Examples use TITAN_API_URL and TITAN_TOKEN. Tab titles match other integration pages. Rust: ureq + serde_json.

When to use scrape

  • You have a stable URL list (product pages, filings, dashboards).
  • You need schema-shaped JSON for downstream analytics, RAG chunks, or alerts.
  • An upstream search or crawl step produced the URLs you want to read deeply.

Single-action example (POST /api/v1/tasks)

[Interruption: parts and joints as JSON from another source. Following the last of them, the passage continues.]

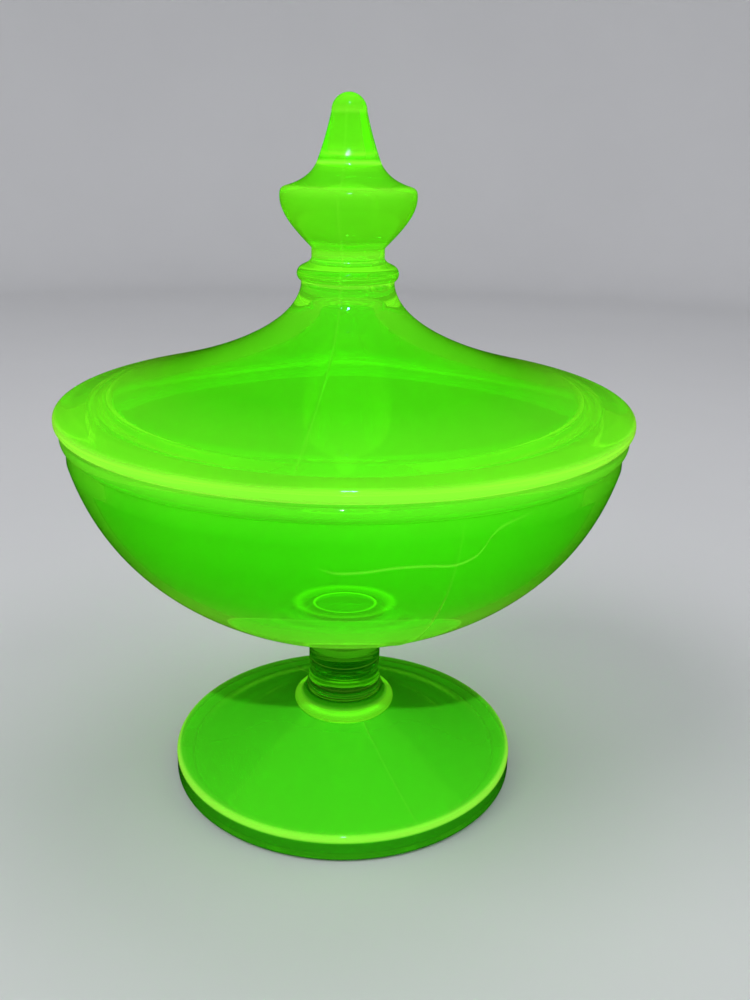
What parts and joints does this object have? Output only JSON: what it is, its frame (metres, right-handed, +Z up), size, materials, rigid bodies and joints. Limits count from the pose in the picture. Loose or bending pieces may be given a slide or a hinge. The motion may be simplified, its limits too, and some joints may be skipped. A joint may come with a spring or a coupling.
{
  "type": "covered footed candy dish",
  "caption": "Footed glass bowl on a short stem and domed foot, with a loose lid that seats by a flange and lifts off by a steeple finial.",
  "frame": {"origin": "on the table under the middle of the foot", "axes": "+Z up along the axis that the bowl, stem, foot and lid are turned about; +X and +Y are any two level directions"},
  "size_m": [0.1676, 0.1676, 0.2072],
  "materials": {
    "foot": "fire-polished uranium glass, glowing green",
    "stem_wafer": "fire-polished uranium glass, glowing green",
    "stem": "fire-polished uranium glass, clearer and darker green",
    "bowl": "fire-polished uranium glass, glowing green",
    "lid_dome": "fire-polished uranium glass, glowing yellow-green",
    "lid_collar": "fire-polished uranium glass, glowing yellow-green",
    "lid_finial": "fire-polished uranium glass, glowing yellow-green"
  },
  "bodies": {
    "base": {"foot": "foot", "stem_wafer": "stem_wafer", "stem": "stem", "bowl": "bowl"},
    "lid": {"lid_dome": "lid_dome", "lid_collar": "lid_collar", "lid_finial": "lid_finial"}
  },
  "joints": [
    {"name": "lid_lift", "type": "slide", "parent": "base", "child": "lid", "axis": [0, 0, 1], "range_m": [0, 0.06]}
  ]
}
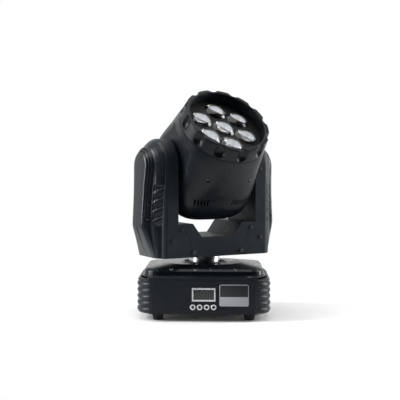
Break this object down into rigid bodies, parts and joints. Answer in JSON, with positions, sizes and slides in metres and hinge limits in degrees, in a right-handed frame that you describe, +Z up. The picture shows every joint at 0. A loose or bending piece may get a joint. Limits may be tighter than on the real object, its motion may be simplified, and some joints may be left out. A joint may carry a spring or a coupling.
{
  "type": "moving head light",
  "caption": "Compact moving head stage light: a ribbed base with display and sockets, a panning yoke and a tilting head with a ring of lenses behind a scalloped bezel.",
  "frame": {"origin": "centre of the bracket holes on the underside of the base, on the pan axis; the feet reach 10.5 mm below it", "axes": "+Z up along the pan axis, -Y out of the display side of the base, +X to the right of someone who looks at the display"},
  "size_m": [0.2046, 0.1885, 0.3195],
  "materials": {
    "casing": "satin moulded black plastic",
    "casing_light": "satin black plastic plates",
    "base_shell": "satin moulded black plastic",
    "panel": "fine matt black",
    "sheet_steel": "zinc plated",
    "black_steel": "black powder coat",
    "polished_metal": "polished",
    "screw_metal": "plated",
    "black_screw": "blackened",
    "rubber": "matt",
    "frame_silver": "silver",
    "ring_white": "printed white",
    "display": "smoked window",
    "label": "two-tone blank plate",
    "socket": "moulded insulator",
    "contact": "plated contacts",
    "button": "button cap",
    "circuit": "circuit board",
    "psu": "sheet case",
    "motor": "black motor stack",
    "belt": "toothed belt",
    "bearing": "ground ring",
    "pulley": "machined",
    "lens_black": "matt black",
    "lens_clear": "clear moulded lens",
    "led_white": "white solder mask",
    "heat_alu": "extruded",
    "fan_black": "moulded",
    "trunnion_steel": "turned"
  },
  "bodies": {
    "base": {"base_body": "base_shell", "base_top_cover": "base_shell", "floor_plate": "black_steel", "rubber_feet": "rubber", "base_screws": "screw_metal", "front_panel": "panel", "display_frame": "frame_silver", "display_window": "display", "button_rings": "ring_white", "label_plate": "label", "microphone": "socket", "rear_panel": "black_steel", "power_inlet": "socket", "fuse_holder": "socket", "dmx_in_socket": "socket", "dmx_out_socket": "socket", "socket_contacts": "contact", "power_supply": "psu", "control_board": "circuit", "pan_bearing_plate": "sheet_steel", "pan_bearing": "bearing", "neck_collar": "polished_metal", "pan_motor": "motor", "pan_belt": "belt"},
    "yoke": {"pan_shaft": "polished_metal", "pan_pulley": "pulley", "yoke_frame": "sheet_steel", "crossbar_front_cover": "casing_light", "crossbar_rear_cover": "casing_light", "crossbar_tray": "casing_light", "left_arm_frame": "casing_light", "right_arm_frame": "casing_light", "left_arm_cover": "casing", "right_arm_cover": "casing", "hub_rings": "casing", "yoke_screws": "black_screw", "tilt_motor": "motor", "tilt_belt": "belt", "tilt_bearings": "bearing", "driver_board": "circuit"},
    "head": {"head_front_shell": "casing", "head_rear_shell": "casing", "front_bezel": "casing", "lens_plate": "lens_black", "lenses": "lens_clear", "lens_holders": "lens_black", "led_board": "led_white", "heat_sink": "heat_alu", "fan_frame": "fan_black", "head_frame": "sheet_steel", "trunnions": "trunnion_steel", "tilt_pulley": "pulley", "head_screws": "black_screw"},
    "push_button_1": {"button_1": "button"},
    "push_button_2": {"button_2": "button"},
    "push_button_3": {"button_3": "button"},
    "push_button_4": {"button_4": "button"},
    "pan_pinion": {"pan_motor_pulley": "pulley"},
    "tilt_pinion": {"tilt_motor_pulley": "pulley"},
    "fan": {"fan_rotor": "fan_black"}
  },
  "joints": [
    {"name": "pan", "type": "hinge", "parent": "base", "child": "yoke", "pos_m": [0, 0, 0], "axis": [0, 0, 1], "range_deg": [-300, 240]},
    {"name": "tilt", "type": "hinge", "parent": "yoke", "child": "head", "pos_m": [0, 0, 0.2009], "axis": [-0.866, -0.5, 0], "range_deg": [-59.6, 150.4]},
    {"name": "pan_motor_turn", "type": "hinge", "parent": "base", "child": "pan_pinion", "pos_m": [0.058, 0, 0.034], "axis": [0, 0, 1], "range_deg": [-1500, 1200]},
    {"name": "tilt_motor_turn", "type": "hinge", "parent": "yoke", "child": "tilt_pinion", "pos_m": [0, 0, 0.118], "axis": [-0.866, -0.5, 0], "range_deg": [-238.4, 601.6]},
    {"name": "fan_spin", "type": "hinge", "parent": "head", "child": "fan", "pos_m": [0, 0, 0.2009], "axis": [0.356, -0.6166, 0.7022], "continuous": true},
    {"name": "press_button_1", "type": "slide", "parent": "base", "child": "push_button_1", "axis": [0, 1, 0], "range_m": [0, 0.0005], "stiffness_N_per_m": 400},
    {"name": "press_button_2", "type": "slide", "parent": "base", "child": "push_button_2", "axis": [0, 1, 0], "range_m": [0, 0.0005], "stiffness_N_per_m": 400},
    {"name": "press_button_3", "type": "slide", "parent": "base", "child": "push_button_3", "axis": [0, 1, 0], "range_m": [0, 0.0005], "stiffness_N_per_m": 400},
    {"name": "press_button_4", "type": "slide", "parent": "base", "child": "push_button_4", "axis": [0, 1, 0], "range_m": [0, 0.0005], "stiffness_N_per_m": 400}
  ],
  "couplings": [
    {"joint": "pan_motor_turn", "follows": "pan", "ratio": 5},
    {"joint": "tilt_motor_turn", "follows": "tilt", "ratio": 4}
  ]
}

schedule must satisfy validation for execution_type: scheduled in your environment. If you only need a one-off run, use execution_type: single and omit schedule.
curl -sS -X POST "$TITAN_API_URL/api/v1/tasks" \
  -H "Authorization: Bearer $TITAN_TOKEN" \
  -H "Content-Type: application/json" \
  -d '{
    "name": "PDP price monitor",
    "objective": "Extract price, currency, and availability for each PDP URL",
    "execution_type": "scheduled",
    "urls": [
      "https://shop.example.com/p/100",
      "https://shop.example.com/p/200"
    ],
    "action_type": "scrape",
    "input_source": "static_urls",
    "template_slug": "commerce-pdp",
    "output_schema": {
      "type": "object",
      "properties": {
        "price": { "type": "number" },
        "currency": { "type": "string" },
        "in_stock": { "type": "boolean" }
      },
      "required": ["price", "currency", "in_stock"]
    },
    "schedule": {
      "cron": "15 */6 * * *",
      "timezone": "UTC"
    }
  }'

Consume output from a prior step

When input_source is previous_step, the scrape step belongs inside an execution_plan; the previous step must emit URLs your scrape template understands.
{
  "step_id": "extract_pdps",
  "action_type": "scrape",
  "input_source": "previous_step",
  "template_slug": "commerce-pdp",
  "output_schema": {
    "type": "object",
    "properties": {
      "price": { "type": "number" }
    }
  }
}

Run with execution-time secrets

Do not send secret_payload on create. Pass sensitive material when you trigger the run:
curl -sS -X POST "$TITAN_API_URL/api/v1/tasks/$TASK_ID/run" \
  -H "Authorization: Bearer $TITAN_TOKEN" \
  -H "Content-Type: application/json" \
  -d '{
    "secret_payload": {
      "vendor_session": "read-from-vault-at-runtime"
    }
  }'

Fetch results (after execution completes)

curl -sS "$TITAN_API_URL/api/v1/executions/$EXECUTION_ID/results" \
  -H "Authorization: Bearer $TITAN_TOKEN"
Use the OpenAPI Task Service pages for export and media download options.